Fred Lerdahl has argued that ‘atonal music collapses the distinction between salience and structural importance’ – that is, those pitch events that are loudest, highest, lowest, longest, metrically stressed, emphasized timbrally or motivically, and so on might be considered the most structural pitch events. This paper explores the results of applying this principle to post-tonal pitch-centric music. In this way, the analytic approach echoes Arthur Berger’s call for ‘starting from what this music itself is, rather than dwelling upon its deviation from what music was previously’. All things being equal, the more salient a pitch event is, the more analytic value it should carry.

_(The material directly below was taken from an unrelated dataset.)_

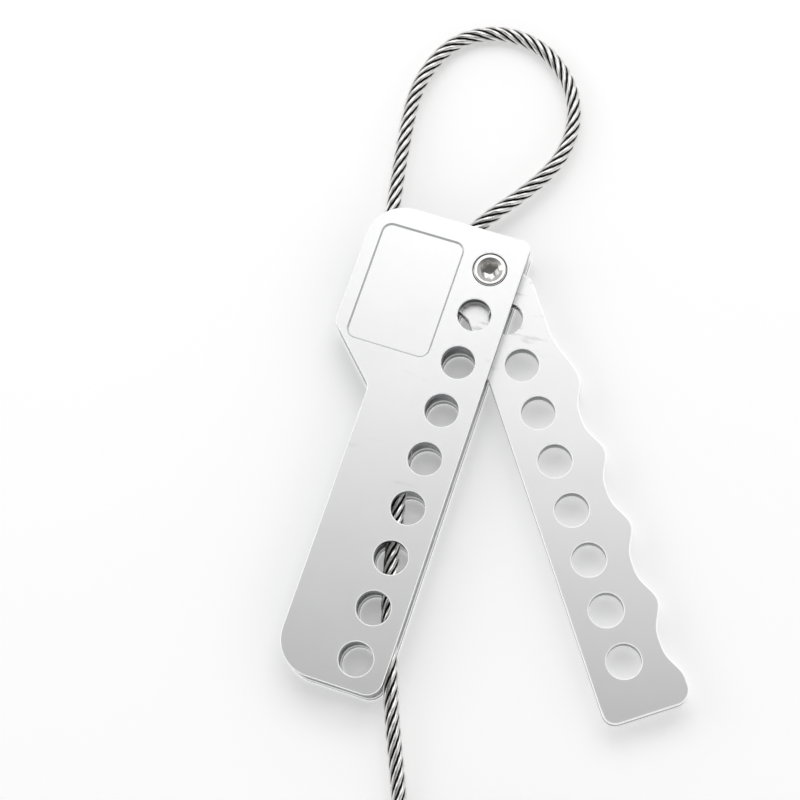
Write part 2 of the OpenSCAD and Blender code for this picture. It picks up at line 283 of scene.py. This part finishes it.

Sample analyses consider music by Ligeti, Copland and Bartók. In some passages, the music invokes several salience conditions simultaneously in regard to a single pitch class, thus creating great emphasis on that pitch class and requiring our analysis to similarly regard it as structurally important. At other times, a pitch class might be more weakly asserted via only one or two of these conditions, or multiple pitch classes might vie for centricity by simultaneously invoking different conditions. In each case, the relative salience of pitch events interacts with ‘tonal residue’ – vestiges of tonal practice such as triads or emphasis of interval class 5 – to create a perspective of the work’s structure or of its structural ambiguities.
Rachel Bergman (George Mason U.)
Viktor Ullmann’s String Quartet no. 3 in the context of the Second Viennese School
Viktor Ullmann (1898–1944), like many composers of his time, was forced to contend with the dissolution of functional tonality, a system that had already ceased to hold universal value when he began his studies with Schoenberg in 1918. Along with other members of the Schoenberg circle, Ullmann became interested in generating a coherent musical structure through the manipulation of a limited amount of referential material. Despite the fact that Ullmann’s String Quartet no. 3 (January 1943) was written at the end of his life, more than twenty years after his initial exposure to the Schoenberg circle, it nonetheless bears resemblance to particular early works of the Second Viennese School in two important ways. The first has to do with issues of expanded tonality and atonality, and the second with form.
This paper explores Ullmann’s string quartet with these specific issues in mind, while also looking at the ways in which Schoenberg and Berg, in their early string quartets, were grappling with similar challenges. As Berg does in the Lyric Suite (1926) for string quartet, Ullmann successfully combines 12-tone and atonal movements in String Quartet no. 3. Moreover, even within the 12-tone movement he maintains an emphasis on G and D, the two focal pitches of the quartet at large. Juxtaposed with the G/D centricity are many non-diatonic, symmetrical structures such as whole-tone and octatonic segments, which are also structurally significant. Despite, or perhaps because of, these apparently disparate elements, the quartet is highly integrated thematically and, like a number of early works by Schoenberg and Berg, is written as one continuous movement. The intricate balance between tonal and atonal elements and the thematic unity of the quartet link Ullmann to specific ideas and works of the Second Viennese School, demonstrating the profound and lasting impact of Schoenberg and his circle.
Atte Tenkanen (U. of Turku, Finland) and Fernando Gualda (Queen’s U. Belfast)
A tonal-centre computational model for real-time music analysis
Geometrical models of tone systems offer a mode of representation in which musical pitches are dependent on their relationships to other pitches (e.g. Krumhansl 1990, Tymoczko 2006). This paper presents a new mathematical model for computing tonal-centre distances based on the circle of fifths. This model is an extension of the comparison set analysis (CSA) of Huovinen and Tenkanen (Music Analysis, 26/1–2). The system is not restricted to triads familiar from tonal music: it can be applied to any kind of pitch-class collection.
A new software application has been developed. It offers graphic representations of tonal-centre trend curves for a given musical piece. It accepts MIDI files as input, which allows access to a great variety of music files. The software also offers real-time analysis of performance (MIDI input).
Points for discussion include problems with multiple tonal centres, caused by tonally neutral chords such as the German sixth or the diminished seventh, as well as whole-tone and octatonic scales.